Catalog definition for Presto, see Delta Lake Connector for more details:
connector.name=delta
hive.metastore.uri=thrift://hive-metastore.hive-metastore-namespace.svc.cluster.local:9083
Create table query executed in Spark Thrift Server:
CREATE OR REPLACE TABLE my_delta_table
USING DELTA
AS SELECT * FROM my_parquet_table;
Any conclusions about this? I'm having the same problem now
23/04/07 17:12:42 WARN HiveExternalCatalog: Couldn't find corresponding Hive SerDe for data source provider delta. Persisting data source table ods
.t222
into Hive metastore in Spark SQL specific format, which is NOT compatible with Hive.
@zsxwing
@zsxwing I would like to know if this coming soon. Reproduced the issue as per doc https://github.com/delta-io/connectors/tree/master/hive:
Such compute engines (e.g. Spark/Hive) interoperability would be nice, specially in shared hms scenarios.
When this will be available to use. One of our biggest customer who is using hive is not able to use delta data because of this.
We need interoperability between delta tables created in spark and hive.
When this will be available to use. One of our biggest customer who is using hive is not able to use delta data because of this.
We need interoperability between delta tables created in spark and hive.
I find myself entangled in this bug as well. I'm eagerly awaiting assistance from someone who can help unravel this query.

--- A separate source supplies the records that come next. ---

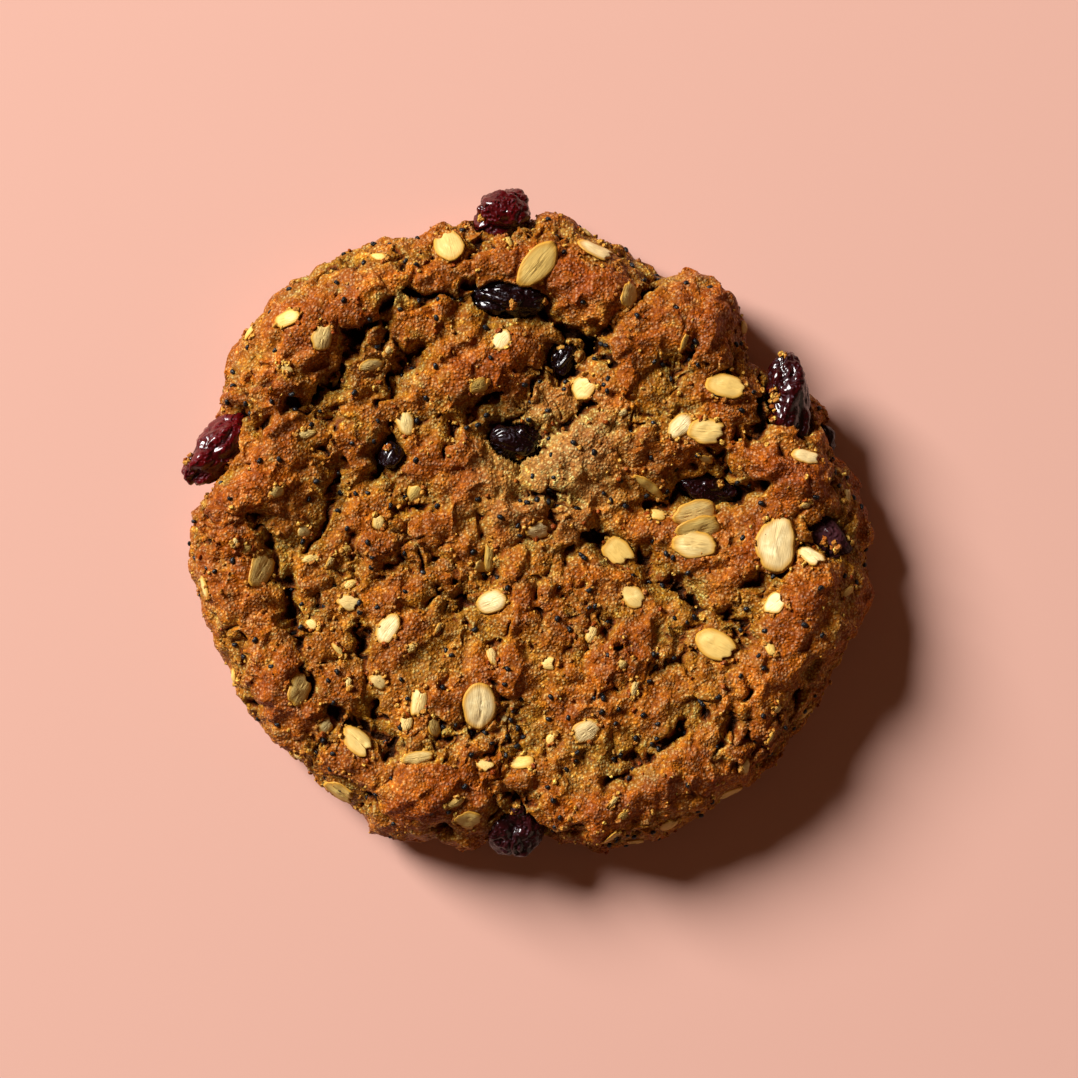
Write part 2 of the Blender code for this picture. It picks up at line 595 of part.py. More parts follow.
def clear_of(x, y, radius, taken):
    """Whether a round patch is clear of the cranberries and of every patch already taken."""
    spot = np.array(((x, y, 0.0),))
    for name in CRANBERRIES:
        if from_berry(spot, name, flat=True)[0] < radius + BERRY_CLEARANCE:
            return False
    return all(math.hypot(x - other_x, y - other_y) > radius + other for other_x, other_y, other in taken)


def scatter(count, spacing, radius, taken, draw):
    """Places spread evenly over the top, apart from each other and clear of what lies there."""
    places = []
    for _ in range(SCATTER_TRIES):
        if len(places) == count:
            break
        angle = draw.uniform(0.0, 2.0 * math.pi)
        out = math.sqrt(draw.uniform(0.0, 1.0)) * SCATTER_REACH * outline_radius(np.array([angle]))[0]
        x, y = out * math.cos(angle), out * math.sin(angle)
        apart = all(math.hypot(x - px, y - py) > spacing for px, py in places)
        if apart and clear_of(x, y, radius, taken):
            places.append((x, y))
    return places


def fuse_toppings(dough, look):
    """Join the oat flakes, the broken bits and the largest poppy seeds to the crust."""
    tree = crust_tree(dough)
    draw = np.random.default_rng(SCATTER_SEED)
    toppings = bpy.data.collections.new("toppings")
    bpy.context.scene.collection.children.link(toppings)
    taken = []
    for number, row in enumerate(FLAKES):
        x, y, length, width = (value * MM for value in row[:4])
        toppings.objects.link(flake_object(f"flake_{number}", tree, (x, y, length, width, *row[4:]), look))
        taken.append((x, y, 0.5 * length))
    for number, (x, y) in enumerate(scatter(BITS, BIT_SPACING, BIT_LENGTH[1] / 2, taken, draw)):
        length = draw.uniform(*BIT_LENGTH)
        place = (x, y, length, BIT_WIDTH * length, draw.uniform(0.0, 180.0), 0.0)
        toppings.objects.link(flake_object(f"bit_{number}", tree, place, look))
        taken.append((x, y, 0.5 * length))
    for number, (x, y) in enumerate(scatter(SEEDS, SEED_SPACING, SEED_RADIUS, taken, draw)):
        toppings.objects.link(seed_object(f"seed_{number}", tree, x, y, draw, look))
    join = dough.modifiers.new("toppings", "BOOLEAN")
    join.operation = "UNION"
    join.operand_type = "COLLECTION"
    join.collection = toppings
    apply_modifiers(dough)
    remove_collection(toppings)


def keep_largest_shell(dough):
    """Fill sealed hollows and drop loose scraps: only the largest closed shell stays."""
    build = bmesh.new()
    build.from_mesh(dough.data)
    bmesh.ops.triangulate(build, faces=build.faces)
    waiting = set(build.faces)
    shells = []
    while waiting:
        front = [waiting.pop()]
        shell = []
        while front:
            face = front.pop()
            shell.append(face)
            for edge in face.edges:
                for other in edge.link_faces:
                    if other in waiting:
                        waiting.remove(other)
                        front.append(other)
        shells.append(shell)
    shells.sort(key=len, reverse=True)
    for shell in shells[1:]:
        bmesh.ops.delete(build, geom=shell, context="FACES")
    loose = [vertex for vertex in build.verts if not vertex.link_faces]
    bmesh.ops.delete(build, geom=loose, context="VERTS")
    build.to_mesh(dough.data)
    build.free()


def main():
    """Crust, then what is fused to it, then the pockets and the cranberries in them."""
    clear_scene()
    crust = material("crust", CRUST_COLOUR, CRUST_ROUGHNESS)
    fruit = material("dried_cranberry", CRANBERRY_COLOUR, CRANBERRY_ROUGHNESS)
    dough = plain_crust(crust)
    fuse_toppings(dough, crust)
    cut_pockets(dough, crust)
    keep_largest_shell(dough)
    add_cranberries(fruit)


main()
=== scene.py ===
# %% [markdown]
# # An oat and cranberry cookie
# A large round cookie: a crumbly golden crust with lumps and dark cracks, cream oat flakes
# baked into it, poppy seeds, and dried cranberries lying in pockets of the dough.
# A plain solid model of it exists already and sets every size and place. This lesson gives it
# its looks. We repeat the rule that shaped the solid, but on a mesh about forty times finer, so that
# the crumbs become real geometry. Lengths are in metres; tables in millimetres are scaled by MM.
# Each noise is called with a seed, a whole number that picks its pattern.

# %% Load the solid model that everything is fitted to
import itertools
import math

import bmesh
import bpy
import numpy as np
from mathutils import Matrix, Vector
from mathutils.bvhtree import BVHTree


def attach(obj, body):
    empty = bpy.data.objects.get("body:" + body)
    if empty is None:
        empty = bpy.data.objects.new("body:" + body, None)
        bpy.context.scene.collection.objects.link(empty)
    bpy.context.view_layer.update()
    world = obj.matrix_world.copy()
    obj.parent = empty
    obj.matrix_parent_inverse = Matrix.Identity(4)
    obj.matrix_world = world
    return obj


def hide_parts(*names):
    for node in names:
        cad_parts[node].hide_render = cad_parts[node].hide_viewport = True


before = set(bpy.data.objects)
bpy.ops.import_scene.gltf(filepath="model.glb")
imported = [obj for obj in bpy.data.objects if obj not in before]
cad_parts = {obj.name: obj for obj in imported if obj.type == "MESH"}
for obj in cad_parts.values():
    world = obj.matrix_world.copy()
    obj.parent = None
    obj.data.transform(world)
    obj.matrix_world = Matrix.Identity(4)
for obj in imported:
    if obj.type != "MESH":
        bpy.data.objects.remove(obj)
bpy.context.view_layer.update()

MM = 0.001
print("solid nodes:", ", ".join(sorted(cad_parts)))

# %% [markdown]
# ## Noise that repeats
# Baked crust is irregular, but a script has to give the same cookie every time it runs. So we
# make our own noise: each whole-number cell of space gets a number from a fixed rule, and
# places inside a cell blend the numbers at its corners. Blender's noise textures would do for a
# material, but here we need the values in Python, to move vertices with them.

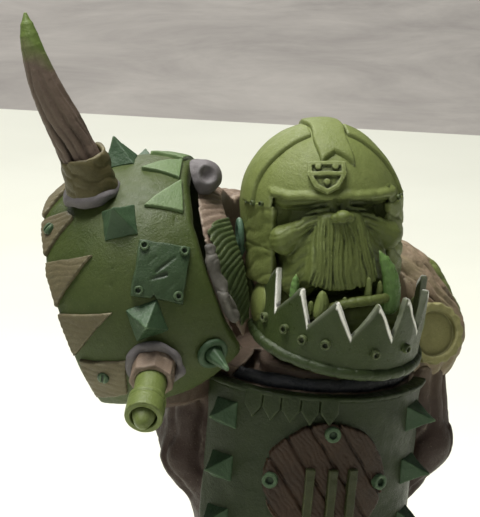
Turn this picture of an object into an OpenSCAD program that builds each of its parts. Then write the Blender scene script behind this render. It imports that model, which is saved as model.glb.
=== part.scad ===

Here's an example of getting it to work with Spark SQL, HMS, MinIO S3 and StarRocks. https://github.com/StarRocks/demo/tree/master/documentation-samples/deltalake
@zsxwing , hi , Do we have any plans to implement compatibility on different systems?
Feature request
Overview
Currently when we creates a Delta table in Hive Metastore using different systems, we will store different formats in Hive Metastore. This causes the following issue:
Similar issues happen in Presto and Flink as well. It would be great if we can define a unified format in Hive Metastore for Delta.
Motivation
If we define a unifed format in Hive Metastore, and all of systems (Spark, Hive, Presto, Flink) use the same format, then no matter how a table is created, it can be accessed by all of systems.